Role of pyruvate kinase M2-mediated metabolic reprogramming during podocyte differentiation

Podocytes, a type of highly specialized epithelial cells, require substantial levels of energy to maintain glomerular integrity and function, but little is known on the regulation of podocytes’ energetics. Lack of metabolic analysis during podocyte development led us to explore the distribution of mitochondrial oxidative phosphorylation and glycolysis, the two major pathways of cell metabolism, in cultured podocytes during in vitro differentiation. Unexpectedly, we observed a stronger glycolytic profile, accompanied by an increased mitochondrial complexity in differentiated podocytes, indicating that mature podocytes boost both glycolysis and mitochondrial metabolism to meet their augmented energy demands. In addition, we found a shift of predominant energy source from anaerobic glycolysis in immature podocyte to oxidative phosphorylation during the differentiation process. Furthermore, we identified a crucial metabolic regulator for podocyte development, pyruvate kinase M2. Pkm2-knockdown podocytes showed dramatic reduction of energy metabolism, resulting in defects of cell differentiation.

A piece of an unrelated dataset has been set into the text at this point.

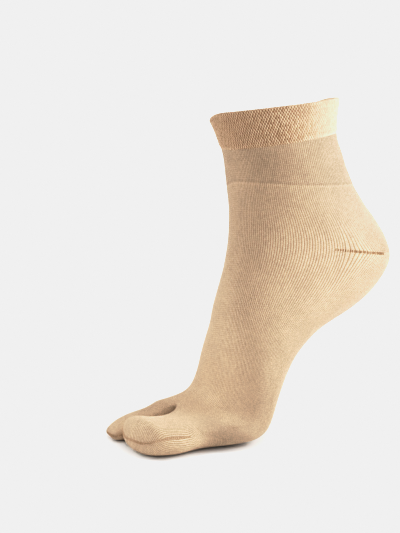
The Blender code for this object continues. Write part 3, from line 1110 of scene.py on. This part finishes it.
# The camera stands level with the leg, and looks down a little
CAMERA_AZIMUTH = math.radians(56.5)
CAMERA_AWAY = 0.525
CAMERA_HEIGHT = 0.175
CAMERA_YAW = 0.0413
CAMERA_PITCH = -0.1347
LENS = 57.05
# How the picture is developed: bright tones are held back, so that paper white comes out as pale grey
TONES = ((0.0, 0.0), (0.1, 0.029), (0.2, 0.083), (0.35, 0.197), (0.5, 0.350), (0.7, 0.595), (1.0, 0.871))

# Soft lights. azimuth: degrees round the sock, as the camera's is. away, height, size: metres.
Light = namedtuple("Light", "name azimuth away height size power")
LIGHTS = (
    Light("window", 144.0, 1.10, 0.65, 0.80, 16.5),
    Light("edge", -66.0, 1.10, 0.45, 0.80, 11.0),
    Light("top", 60.0, 0.20, 1.40, 1.00, 6.8),
)
LIGHTS_AIM = (0.0, 0.03, 0.10)
WORLD_STRENGTH = 0.05
# A spot that lifts the foot out of the shade on the side of the camera
SPOT_POWER = 10.0
SPOT_CONE = math.radians(17.0)
SPOT_SIZE = 0.15
SPOT_PLACE = (0.80, -0.55, 0.70)
SPOT_AIM = (0.0, 0.0, 0.02)

# The sweep: a flat floor, a bend up and a wall, in metres, and how far it lies below the sock
SWEEP_FLAT = 1.2
SWEEP_BEND = 0.8
SWEEP_TOP = 2.4
SWEEP_DROP = 0.0003
SWEEP_SIDES = 48
SWEEP_STEPS = 8
# The backdrop's glow, and the distances from the sock between which it rises
STAGE_GLOW = 0.36
GLOW_RISE = (0.40, 1.50)


def develop(view):
    """Puts the curve of the tones on the picture."""
    view.view_transform = "Standard"
    view.use_curve_mapping = True
    mapping = view.curve_mapping
    mapping.extend = "HORIZONTAL"
    points = mapping.curves[3].points
    points[0].location = TONES[0]
    points[-1].location = TONES[-1]
    for tone in TONES[1:-1]:
        points.new(*tone)
    mapping.update()


def add_camera():
    sine = math.sin(CAMERA_AZIMUTH)
    cosine = math.cos(CAMERA_AZIMUTH)
    ahead = Vector((-sine, cosine, 0.0))
    right = Vector((cosine, sine, 0.0))
    direction = ahead - right * CAMERA_YAW + Vector((0.0, 0.0, CAMERA_PITCH))
    data = bpy.data.cameras.new("camera")
    data.lens = LENS
    data.clip_start = 0.01
    camera = bpy.data.objects.new("camera", data)
    camera.location = (CAMERA_AWAY * sine, -CAMERA_AWAY * cosine, CAMERA_HEIGHT)
    camera.rotation_euler = direction.to_track_quat("-Z", "Y").to_euler()
    bpy.context.scene.collection.objects.link(camera)
    bpy.context.scene.camera = camera


def hang_light(data, place, aim):
    """Hangs a light at its place and turns it to what it lights."""
    light = bpy.data.objects.new(data.name, data)
    light.location = place
    light.rotation_euler = (Vector(aim) - light.location).to_track_quat("-Z", "Y").to_euler()
    bpy.context.scene.collection.objects.link(light)


def add_soft_light(row):
    data = bpy.data.lights.new(row.name, "AREA")
    data.shape = "DISK"
    data.size = row.size
    data.energy = row.power
    angle = math.radians(row.azimuth)
    place = (row.away * math.sin(angle), -row.away * math.cos(angle), row.height)
    hang_light(data, place, LIGHTS_AIM)


def add_spot():
    data = bpy.data.lights.new("spot", "SPOT")
    data.energy = SPOT_POWER
    data.spot_size = SPOT_CONE
    data.spot_blend = 1.0
    data.shadow_soft_size = SPOT_SIZE
    hang_light(data, SPOT_PLACE, SPOT_AIM)


def add_world():
    """A faint even light from everywhere."""
    world = bpy.data.worlds.new("studio")
    world.use_nodes = True
    shade = world.node_tree.nodes["Background"]
    shade.inputs["Color"].default_value = (1.0, 1.0, 1.0, 1.0)
    shade.inputs["Strength"].default_value = WORLD_STRENGTH
    bpy.context.scene.world = world


def stage_material(name, colour, roughness):
    """Matt pale paper that glows more the further it lies from the sock, as a lit backdrop does."""
    graph = Graph(name)
    grain = graph.noise(30.0, detail=1.0)
    tone = graph.grey(0.995 + 0.01 * grain)
    paint = graph.mix(1.0, colour, tone, "MULTIPLY")
    made = graph.finish(paint, roughness, grain, STAGE_BUMP)
    where = graph.node("ShaderNodeTexCoord", output="Object")
    split = graph.node("ShaderNodeSeparateXYZ", {}, {0: where})
    away = (split.out("X") ** 2.0 + split.out("Y") ** 2.0) ** 0.5
    glow = graph.grey(away.smooth(*GLOW_RISE))
    shader = next(node for node in graph.tree.nodes if node.type == "BSDF_PRINCIPLED")
    graph.tree.links.new(glow.socket, shader.inputs["Emission Color"])
    shader.inputs["Emission Strength"].default_value = STAGE_GLOW
    return made


def add_sweep():
    """A round pale floor whose edge curves up all round, far from the sock."""
    rings = [(0.0, 0.0), (SWEEP_FLAT, 0.0)]
    for step in range(1, SWEEP_STEPS + 1):
        turn = step / SWEEP_STEPS * math.pi / 2.0
        rings.append((SWEEP_FLAT + SWEEP_BEND * math.sin(turn), SWEEP_BEND * (1.0 - math.cos(turn))))
    rings.append((SWEEP_FLAT + SWEEP_BEND, SWEEP_TOP))
    points = []
    for radius, height in rings:
        for side in range(SWEEP_SIDES):
            angle = math.tau * side / SWEEP_SIDES
            points.append((radius * math.cos(angle), radius * math.sin(angle), height - SWEEP_DROP))
    faces = []
    for ring in range(len(rings) - 1):
        lower = ring * SWEEP_SIDES
        upper = lower + SWEEP_SIDES
        for side in range(SWEEP_SIDES):
            after = (side + 1) % SWEEP_SIDES
            faces.append((lower + side, upper + side, upper + after, lower + after))
    mesh = bpy.data.meshes.new("sweep")
    mesh.from_pydata(points, [], faces)
    mesh.materials.append(stage_material("sweep", colours().floor, 0.85))
    mesh.shade_smooth()
    sweep = bpy.data.objects.new("sweep", mesh)
    bpy.context.scene.collection.objects.link(sweep)


class SockOperator:
    """What the operators that build a piece share."""

    bl_options = {"REGISTER", "UNDO"}


class TOESOCK_OT_cuff(SockOperator, bpy.types.Operator):
    """Knit the doubled cuff in seed stitch, with its rolled rim"""

    bl_idname = "toesock.cuff"
    bl_label = "Cuff"

    def execute(self, context):
        piece = Piece("cuff_seed_stitch")
        piece.add_patch(cuff_patch())
        knit = shared_material("seed_stitch", seed_stitch)
        dress(piece.make([knit]), "cuff_knit", "cuff")
        return {"FINISHED"}


class TOESOCK_OT_leg(SockOperator, bpy.types.Operator):
    """Knit the ribbed leg between the cuff and the heel"""

    bl_idname = "toesock.leg"
    bl_label = "Leg"

    def execute(self, context):
        piece = Piece("leg_knit")
        rings = steps(LEG_RING, HEEL_RING, LEG_ROWS)
        piece.add_patch(body_patch((0, COLUMNS), rings, True, ("top", "bottom")))
        dress(piece.make(knit_materials()), "knit", "leg")
        return {"FINISHED"}


class TOESOCK_OT_heel(SockOperator, bpy.types.Operator):
    """Knit the heel's pocket, whose wales lean to its gore lines"""

    bl_idname = "toesock.heel"
    bl_label = "Heel"

    def execute(self, context):
        piece = Piece("heel_knit")
        rings = steps(HEEL_RING, FOOT_RING, HEEL_ROWS)
        columns = (QUARTER, 3 * QUARTER)
        walls = ("top", "bottom", "left", "right")
        piece.add_patch(body_patch(columns, rings, False, walls, gore_lean))
        dress(piece.make(knit_materials()), "knit", "heel")
        return {"FINISHED"}


class TOESOCK_OT_foot(SockOperator, bpy.types.Operator):
    """Knit the instep and sole down to the cleft between the toes"""

    bl_idname = "toesock.foot"
    bl_label = "Foot"

    def execute(self, context):
        piece = Piece("foot_knit")
        front = (3 * QUARTER, COLUMNS + QUARTER)
        back = (QUARTER, 3 * QUARTER)
        beside_heel = steps(HEEL_RING, FOOT_RING, HEEL_ROWS)
        below = steps(FOOT_RING, len(RINGS) - 1, FOOT_ROWS)
        side_length = surface().sample("body", QUARTER, FOOT_RING)[2]
        piece.add_patch(body_patch(front, beside_heel, False, ("top", "left", "right")))
        piece.add_patch(body_patch(front, below, False, ("bottom",)))
        piece.add_patch(body_patch(back, below, False, ("top", "bottom"), None, side_length))
        dress(piece.make(knit_materials()), "knit", "foot")
        return {"FINISHED"}


class TOESOCK_OT_toes(SockOperator, bpy.types.Operator):
    """Knit the two toe pouches and link their seams"""

    bl_idname = "toesock.toes"
    bl_label = "Toe pouches and seams"

    def execute(self, context):
        toes = (
            ("four", "four_toe", (CLEFT_BOTTOM + 1) // 2, -1, CLEFT_TOP),
            ("big", "big_toe", (CLEFT_TOP - CLEFT_BOTTOM) // 2, 1, CLEFT_BOTTOM),
        )
        size = sizes()
        yarn = shared_material("seam_yarn", plied_yarn, colours().seam)
        for patch, name, start, upwards, first_column in toes:
            knit, seam = toe_patch(patch, start, upwards, first_column)
            piece = Piece(name + "_knit")
            piece.add_patch(knit)
            dress(piece.make(knit_materials()), "knit", name + "_pouch")
            chain = stitch_chain(name + "_stitches", *seam, SEAM_PITCH, size.seam_width, SEAM_FILL)
            dress(chain.make([yarn]), "cuff_knit", name + "_seam")
        return {"FINISHED"}


class TOESOCK_OT_gores(SockOperator, bpy.types.Operator):
    """Add the rows of turned stitches along the heel's gore lines"""

    bl_idname = "toesock.gores"
    bl_label = "Gore lines"

    def execute(self, context):
        yarn = shared_material("gore_yarn", plied_yarn, colours().groove_shade_and_gore_yarn)
        for name, columns in (("outer", (GORE_START, GORE_END)), ("inner", (-GORE_END, -GORE_START))):
            column = steps(*columns, GORE_STEPS) % COLUMNS
            points, normals = surface().sample("body", column, GORE_RING)[:2]
            chain = stitch_chain(name + "_gore", points, normals, GORE_PITCH, GORE_WIDTH, GORE_FILL)
            made = chain.make([yarn])
            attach(made, BODY)
        return {"FINISHED"}


class TOESOCK_OT_studio(SockOperator, bpy.types.Operator):
    """Set up the pale floor, the lights and the camera"""

    bl_idname = "toesock.studio"
    bl_label = "Studio"

    def execute(self, context):
        add_sweep()
        for row in LIGHTS:
            add_soft_light(row)
        add_spot()
        add_world()
        develop(context.scene.view_settings)
        add_camera()
        return {"FINISHED"}


class TOESOCK_PT_panel(bpy.types.Panel):
    """The pieces of the sock, in the order in which they are built"""

    bl_idname = "TOESOCK_PT_panel"
    bl_label = "Toe Sock"
    bl_space_type = "VIEW_3D"
    bl_region_type = "UI"
    bl_category = "Toe Sock"

    def draw(self, context):
        for group in (context.scene.sock_sizes, context.scene.sock_colours):
            for name in group.__annotations__:
                self.layout.prop(group, name)
        for step in OPERATORS:
            self.layout.operator(step.bl_idname)


OPERATORS = (
    TOESOCK_OT_cuff,
    TOESOCK_OT_leg,
    TOESOCK_OT_heel,
    TOESOCK_OT_foot,
    TOESOCK_OT_toes,
    TOESOCK_OT_gores,
    TOESOCK_OT_studio,
)
CLASSES = (SockSizes, SockColours, *OPERATORS, TOESOCK_PT_panel)


def register():
    for each in CLASSES:
        bpy.utils.register_class(each)
    bpy.types.Scene.sock_sizes = PointerProperty(type=SockSizes)
    bpy.types.Scene.sock_colours = PointerProperty(type=SockColours)


def unregister():
    del bpy.types.Scene.sock_colours
    del bpy.types.Scene.sock_sizes
    for each in reversed(CLASSES):
        bpy.utils.unregister_class(each)


def main():
    register()
    bpy.ops.toesock.cuff()
    bpy.ops.toesock.leg()
    bpy.ops.toesock.heel()
    bpy.ops.toesock.foot()
    bpy.ops.toesock.toes()
    bpy.ops.toesock.gores()
    bpy.ops.toesock.studio()


if __name__ == "__main__":
    main()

Meanwhile, podocyte-specific Pkm2-knockout (KO) mice developed worse albuminuria and podocyte injury after adriamycin treatment. We identified mammalian target of rapamycin (mTOR) as a critical regulator of PKM2 during podocyte development. Pharmacological inhibition of mTOR potently abrogated PKM2 expression and disrupted cell differentiation, indicating the existence of metabolic checkpoint that need to be satisfied in order to allow podocyte differentiation.